Palmeiras Nordeste
- Full name: Palmeiras Nordeste Futebol
- Founded: August 22, 2000
- Dissolved: 2005
- Ground: Estádio Joia da Princesa, Feira de Santana, Bahia state, Brazil
- Capacity: 16,274
| Home colors | Away colors |

= Palmeiras Nordeste Futebol =

Palmeiras Nordeste Futebol, commonly known as Palmeiras Nordeste, was a Brazilian football club based in Feira de Santana, Bahia state. They competed in the Série C once. The club was formerly known as Associação Atlética Independente.

==History==
The club was founded on August 22, 2000 as Associação Atlética Independente. Palmeiras Nordeste won the Campeonato Baiano Second Level in 2001. After joining a partnership with Sociedade Esportiva Palmeiras of São Paulo in 2002, the club was renamed to Palmeiras Nordeste Futebol.

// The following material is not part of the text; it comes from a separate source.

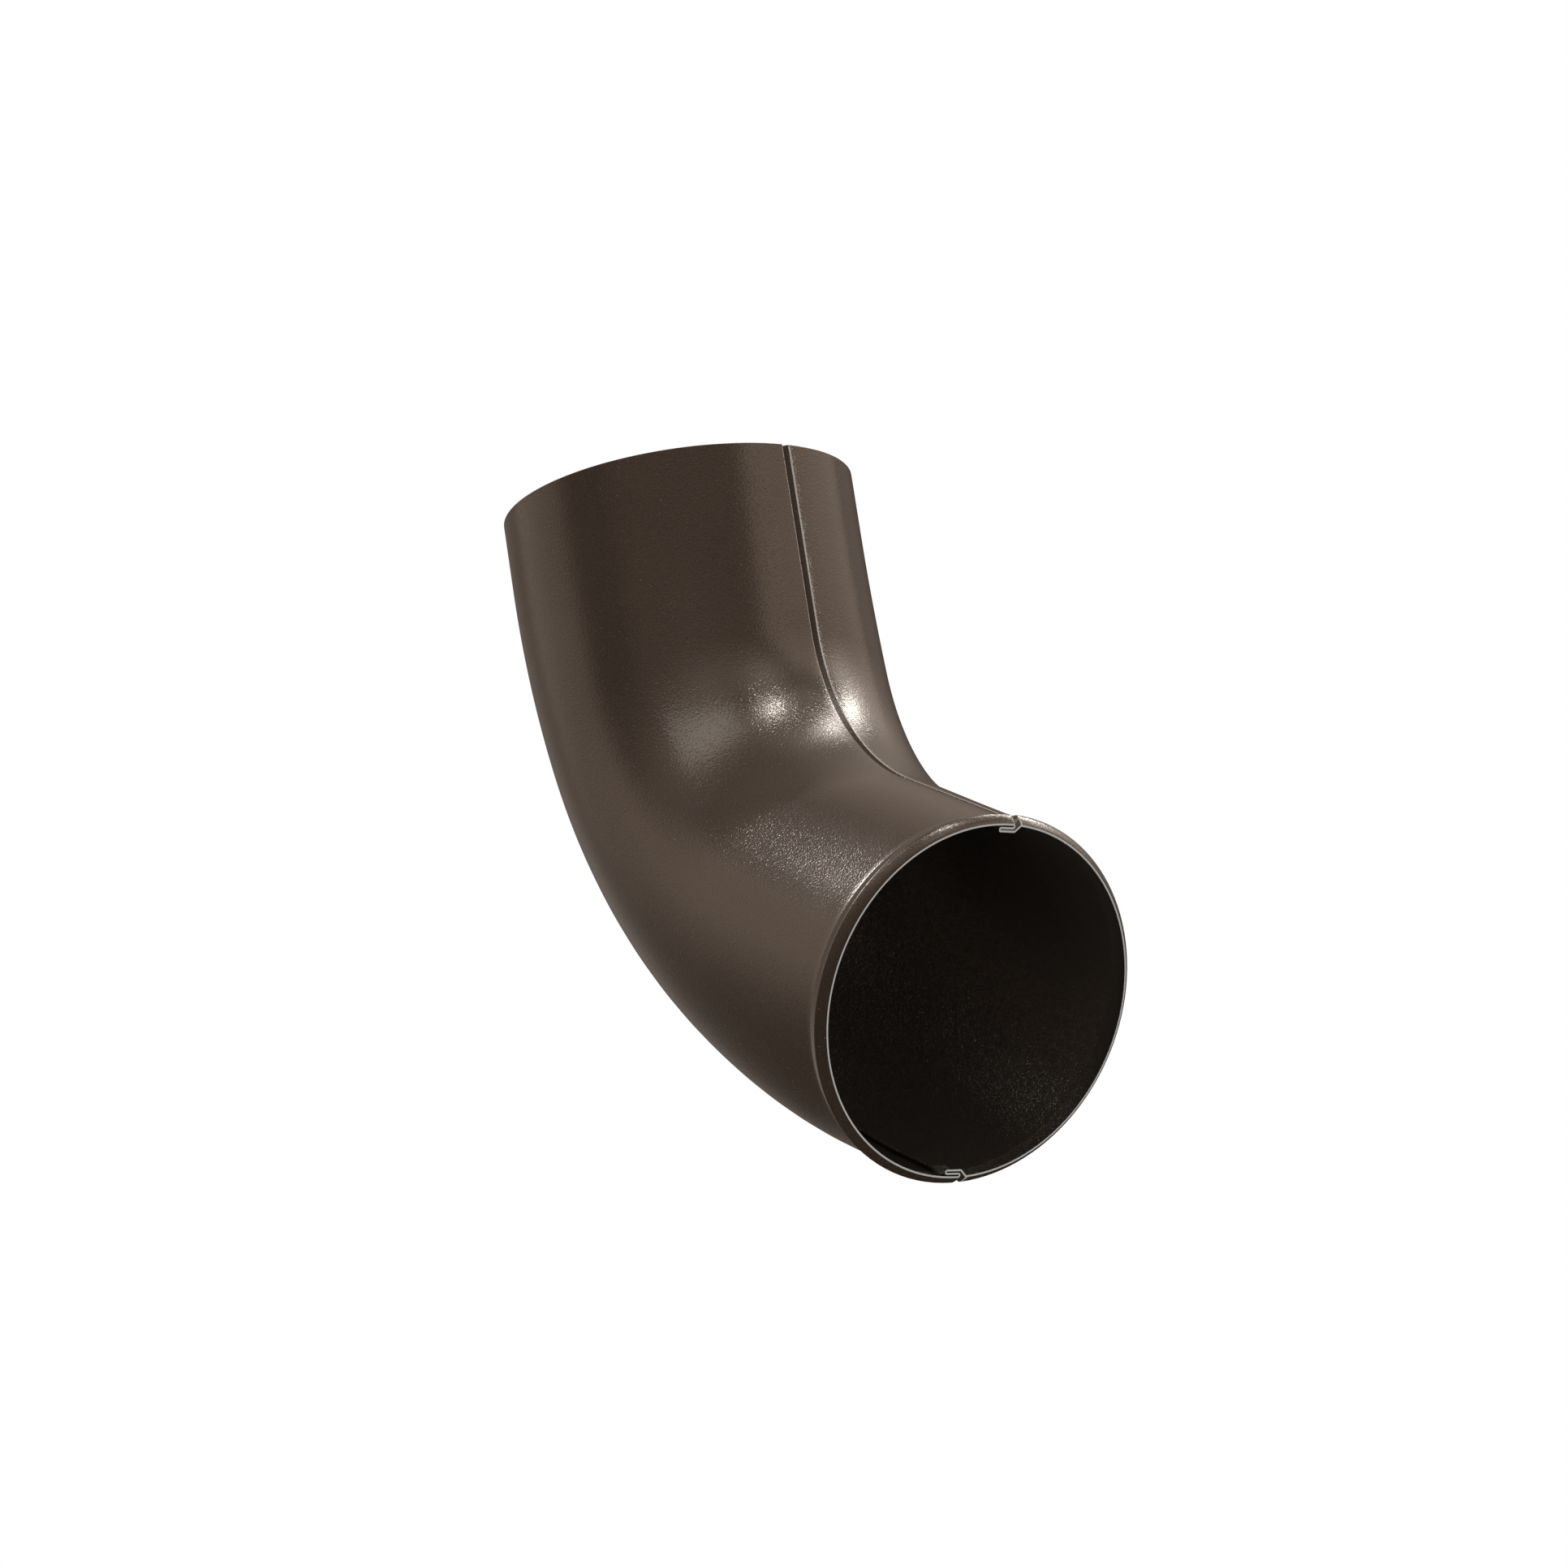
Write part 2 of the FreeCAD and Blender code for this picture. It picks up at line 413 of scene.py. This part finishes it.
def brown_coating():
    """Dark brown semi-gloss coating with a fine grain like orange peel, and painted glints in its
    colour: sparse pale specks all over, and pale highlight lines along the grooves' edges."""
    material = bpy.data.materials.new("brown_coating")
    tree = Tree(material)
    place = tree.add("ShaderNodeTexCoord", output="Object")
    # weight of the painted glint lines along the grooves' edges
    span_and_painted_glint = tree.add("ShaderNodeAttribute", {"attribute_name": "span_and_painted_glint"}, {}, "Fac")
    peel = orange_peel(tree, place)
    cloud = tree.noise(place, CLOUD, 2.0)
    speck = tree.noise(place, SPECKS)
    grain = ((speck - 0.5) * 2.4 + cloud).clamped()
    coat = tree.mix_colour(grain, *COAT_COLOURS)
    # painted glints: sparse pale specks all over, and pale highlight lines along the grooves
    painted_glints = ((speck - 0.84 + span_and_painted_glint * 0.30 + span_and_painted_glint ** 12.0 * 0.30) * 9.0).clamped()
    shader = tree.add("ShaderNodeBsdfPrincipled", {}, {
        "Base Color": tree.mix_colour(painted_glints, coat, PAINTED_GLINT_COLOUR),
        "Roughness": cloud * 0.04 + 0.10,
        "Normal": tree.bump(peel, COAT_BUMP),
        "IOR": 1.5,
        "Specular Tint": COAT_SHEEN,
    })
    tree.add("ShaderNodeOutputMaterial", {}, {"Surface": shader})
    return material


def dull_inside_painted_shade():
    """Inside face of the sheet, dull, with a near black colour that is painted shade for the dark
    bore, and a few faintly glossy grains."""
    material = bpy.data.materials.new("dull_inside_painted_shade")
    tree = Tree(material)
    place = tree.add("ShaderNodeTexCoord", output="Object")
    peel = orange_peel(tree, place)
    cloud = tree.noise(place, CLOUD, 2.0)
    bump = tree.bump(peel, INSIDE_BUMP)
    # near black base colour: painted shade of the bore
    painted_shade_inside = tree.add("ShaderNodeBsdfPrincipled", {}, {
        "Base Color": tree.mix_colour(cloud, *INSIDE_PAINTED_SHADE_COLOURS),
        "Roughness": cloud * 0.1 + 0.5,
        "Normal": bump,
        "Specular IOR Level": 0.0,
    })
    film = tree.add("ShaderNodeBsdfGlossy", {}, {
        "Color": FILM_SHEEN, "Roughness": cloud * 0.05 + 0.10, "Normal": bump,
    })
    sparkle = (tree.noise(place, SPARKLES) - GRAIN_LEVEL).clamped() * 0.055 + 0.0018
    shader = tree.add("ShaderNodeMixShader", {}, {0: sparkle, 1: painted_shade_inside, 2: film})
    tree.add("ShaderNodeOutputMaterial", {}, {"Surface": shader})
    return material


def bare_cut_edge():
    """Cut edge of the steel sheet under the coating, light grey and dull."""
    material = bpy.data.materials.new("bare_cut_edge")
    tree = Tree(material)
    place = tree.add("ShaderNodeTexCoord", output="Object")
    grain = tree.noise(place, STEEL_GRAIN, 2.0)
    shader = tree.add("ShaderNodeBsdfPrincipled", {}, {
        "Base Color": tree.mix_colour(grain, *STEEL_COLOURS),
        "Roughness": grain * 0.2 + 0.35,
        "Normal": tree.bump(grain, STEEL_BUMP),
    })
    tree.add("ShaderNodeOutputMaterial", {}, {"Surface": shader})
    return material


# ---------------------------------------------------------------- the piece

points, quads, finish, span_and_painted_glint = elbow_mesh()
finishes = [brown_coating(), dull_inside_painted_shade(), bare_cut_edge()]
elbow = add_mesh("elbow_sheet", points, quads, finishes, finish)
# weight of the painted glint lines along the grooves' edges, read by the coat's colour
elbow.data.attributes.new("span_and_painted_glint", "FLOAT", "POINT").data.foreach_set("value", span_and_painted_glint)
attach(elbow, "root")
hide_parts("shoe_elbow")
elbow.visible_glossy = False

# ---------------------------------------------------------------- lamps

LAMP_DISTANCE = 2.2
LAMP_TARGET = np.array((0.0, -0.04, -0.10))
LAMP_COLOUR = (1.0, 0.96, 0.91)

# azimuth and elevation in degrees, width and height in metres, watts, and lean in degrees
LAMPS = {
    "key_front": (13, 56, 0.32, 0.15, 4.0, -26),
    "key_right_high": (72, 56, 0.14, 0.14, 1.2, 0),
    "key_right": (79, 42, 0.26, 0.32, 4.0, 0),
    "soft_left": (-55, 51, 1.5, 0.60, 4.2, 24),
    "soft_back_left": (-164, 53, 0.62, 0.42, 10.5, -22),
}


def towards(azimuth, elevation):
    """Unit vector, azimuth 0 towards -Y and 90 towards +X."""
    turned, raised = np.radians((azimuth, elevation))
    return np.array((
        np.sin(turned) * np.cos(raised), -np.cos(turned) * np.cos(raised), np.sin(raised),
    ))


def soft_box(name, azimuth, elevation, width, height, watts, lean):
    """A rectangular lamp that faces the elbow's middle, turned in its own plane by the lean."""
    lamp = bpy.data.lights.new(name, "AREA")
    lamp.shape = "RECTANGLE"
    lamp.size = width
    lamp.size_y = height
    lamp.energy = watts
    lamp.color = LAMP_COLOUR
    back = towards(azimuth, elevation)
    level = towards(azimuth + 90, 0)
    leant = np.radians(lean)
    side = level * np.cos(leant) + np.cross(back, level) * np.sin(leant)
    axes = np.column_stack((side, np.cross(back, side), back))
    holder = bpy.data.objects.new(name, lamp)
    holder.matrix_world = (
        Matrix.Translation((LAMP_TARGET + back * LAMP_DISTANCE).tolist())
        @ Matrix(axes.tolist()).to_4x4()
    )
    bpy.context.scene.collection.objects.link(holder)


for lamp_name, lamp_values in LAMPS.items():
    soft_box(lamp_name, *lamp_values)

# ---------------------------------------------------------------- floor

FLOOR_HEIGHT = -0.62
FLOOR_REACH = 1.5
FLOOR_COLOURS = (0.76, 0.76, 0.76, 1), (0.80, 0.80, 0.80, 1)


def pale_floor():
    """Pale matt floor, which fades to the white background over its outer half."""
    material = bpy.data.materials.new("pale_floor")
    tree = Tree(material)
    place = tree.add("ShaderNodeTexCoord", output="Object")
    grain = tree.noise(place, 3.0, 3.0)
    colour = tree.mix_colour(grain, *FLOOR_COLOURS)
    paint = tree.add("ShaderNodeBsdfDiffuse", {}, {"Color": colour})
    white = tree.add("ShaderNodeEmission", {}, {"Color": (1, 1, 1, 1), "Strength": 1.0})
    distance = tree.add("ShaderNodeVectorMath", {"operation": "LENGTH"}, {0: place}, "Value")
    camera_ray = tree.add("ShaderNodeLightPath", output="Is Camera Ray")
    fade = ((distance / FLOOR_REACH - 0.5) * 2.2).clamped() * camera_ray
    shader = tree.add("ShaderNodeMixShader", {}, {0: fade, 1: paint, 2: white})
    tree.add("ShaderNodeOutputMaterial", {}, {"Surface": shader})
    return material


def floor_disc():
    """Points of the floor's edge, the reach times (cosine, sine) at the floor's height, and one
    face over them all."""
    around = np.radians(np.arange(0, 360, 3))
    height = np.full(len(around), FLOOR_HEIGHT)
    edge = np.column_stack((FLOOR_REACH * np.cos(around), FLOOR_REACH * np.sin(around), height))
    return edge, np.arange(len(around))[None]


floor = add_mesh("floor", *floor_disc(), [pale_floor()])
floor.visible_glossy = False

# ---------------------------------------------------------------- world

SKY_LEVEL = 0.60
LEFT_WALL_LEVEL = 0.60
ROOM_LEVEL = 0.62
WALL_TINT = (1.0, 0.80, 0.66, 1)
PATCH_TINT = (1.0, 0.93, 0.87, 1)

# the right wall's edges lean by this many degrees of azimuth to one of elevation, and its light
# falls from its first level by this much for each degree to the right
RIGHT_WALL_LEAN = 1.1
RIGHT_WALL_LEVEL = 1.38
RIGHT_WALL_FALL = 0.010

# patches of the mirrored room: azimuth, elevation, width, height and lean in degrees, strength
BRIGHT_PATCHES = (
    (11, 56, 6, 3.2, -24, 10.0),
    (71, 57, 4.0, 6.5, 26, 7.8),
    (79, 43, 5.5, 7, 0, 9.0),
    (63, 30, 6, 5, 0, 2.0),
    (-55, 52, 15, 6.5, 18, 1.6),
    (-165, 54, 8.5, 6.5, -22, 2.6),
    (7, 39, 8, 6, 0, 1.7),
    (38, 69, 12, 7, 0, 0.8),
    (45, 48, 6, 5, 0, 1.0),
    (-33, 36, 14, 7, 0, 0.6),
    (103, 44, 10, 16, 0, 0.3),
    (170, 7, 14, 5, 0, 0.12),
    (-144.5, 52, 4.2, 4.5, 0, 1.1),
)
DIM_PATCHES = (
    (134, 12, 18, 14, 0, 0.8),
    (163, 29, 15, 9, 0, 0.75),
    (-170, 18, 18, 5, 0, 0.3),
    (-112, 52, 16, 10, 0, 0.25),
    (180, 72, 9, 4.5, 0, 0.45),
)


def studio_world():
    """White to the camera. Reflections see a room by direction: dark below the horizon, half
    bright overhead, with dimmer places behind, two paler walls, low on the right and far on the
    left, and soft bright patches where the lamps light the room around them. Everything else
    gets plain even light."""
    world = bpy.data.worlds.new("studio")
    bpy.context.scene.world = world
    tree = Tree(world)
    direction = tree.add("ShaderNodeTexCoord", output="Generated")
    parts = tree.add("ShaderNodeSeparateXYZ", {}, {0: direction})
    x, y, z = [Socket(tree, part) for part in parts.link.node.outputs]
    azimuth = x.math("ARCTAN2", x, 0.0 - y) * np.degrees(1.0)
    elevation = z.math("ARCSINE", z) * np.degrees(1.0)

    def rise(value, start, end):
        return tree.add("ShaderNodeMapRange", {"interpolation_type": "SMOOTHSTEP"}, {
            "Value": value, "From Min": start, "From Max": end,
        })

    def span(value, start, end, soft_start, soft_end):
        return rise(value, start - soft_start, start) * (1.0 - rise(value, end, end + soft_end))

    def patch(turned, raised, wide, tall, lean, strength):
        """Soft round patch, wider along a line that leans from the horizon: the strength times a
        bell curve of the distance from its middle."""
        around = azimuth.math("WRAP", azimuth - turned, 180.0, -180.0)
        aside = around * np.cos(np.radians(raised))
        above = elevation - raised
        leant = np.radians(lean)
        along = (aside * np.cos(leant) + above * np.sin(leant)) / wide
        over = (above * np.cos(leant) - aside * np.sin(leant)) / tall
        fall = (along * along + over * over) * -0.5
        return fall.math("EXPONENT", fall) * strength

    dimming = 1.0
    for values in DIM_PATCHES:
        dimming = dimming * (1.0 - patch(*values))
    patches = 0.0
    for values in BRIGHT_PATCHES:
        patches = patches + patch(*values)

    gap = span(azimuth, -112, -87, 12, 15) * (1.0 - rise(elevation, 25, 35))
    sky = rise(elevation, -20, 40) * SKY_LEVEL * (1.0 - gap * 0.5) * dimming
    slanted = azimuth - elevation * RIGHT_WALL_LEAN
    right_wall = span(slanted, -4, 74, 10, 0.5) * span(elevation, 14, 31, 8, 9)
    right_wall = right_wall * (RIGHT_WALL_LEVEL - slanted * RIGHT_WALL_FALL)
    left_wall = span(azimuth, -160, -126, 15, 20) * span(elevation, 25, 40, 25, 10)
    walls = sky + right_wall + left_wall * LEFT_WALL_LEVEL

    path = tree.add("ShaderNodeLightPath")
    rays = path.link.node.outputs
    camera_ray, glossy, through = [
        Socket(tree, rays[name])
        for name in ("Is Camera Ray", "Is Glossy Ray", "Is Transmission Ray")
    ]
    mirrored = glossy + through
    room = (1.0 - camera_ray - mirrored).clamped() * ROOM_LEVEL
    level = camera_ray + mirrored * (walls + patches) + room
    warm = walls / (walls + patches)
    tint = tree.mix_colour(warm, PATCH_TINT, WALL_TINT)
    colour = tree.mix_colour(mirrored, (1, 1, 1, 1), tint)
    backdrop = tree.add("ShaderNodeBackground", {}, {"Color": colour, "Strength": level})
    tree.add("ShaderNodeOutputWorld", {}, {"Surface": backdrop})


studio_world()

# ---------------------------------------------------------------- camera

camera_data = bpy.data.cameras.new("camera")
camera_data.sensor_width = 36.0
camera_data.lens = 144.76
camera = bpy.data.objects.new("camera", camera_data)
camera.location = (-0.997194, -1.395064, -0.538525)
camera.rotation_euler = np.radians((104.928153, 8.504320, -33.886530)).tolist()
bpy.context.scene.collection.objects.link(camera)
bpy.context.scene.camera = camera

bpy.context.scene.view_settings.view_transform = "Standard"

The club competed in the Série C in 2002, when they were eliminated in the First Stage of the competition. The club won the Taça Estado da Bahia in 2003. Palmeiras Nordeste folded a few years after their partnership with Sociedade Esportiva Palmeiras ended.

==Honours==
- Taça Estado da Bahia
  - Winners (1): 2003
- Campeonato Baiano Second Division
  - Winners (1): 2001

==Stadium==

Palmeiras Nordeste Futebol played their home games at Estádio Municipal Alberto Oliveira, nicknamed Estádio Joia da Princesa. The stadium has a maximum capacity of 16,274 people.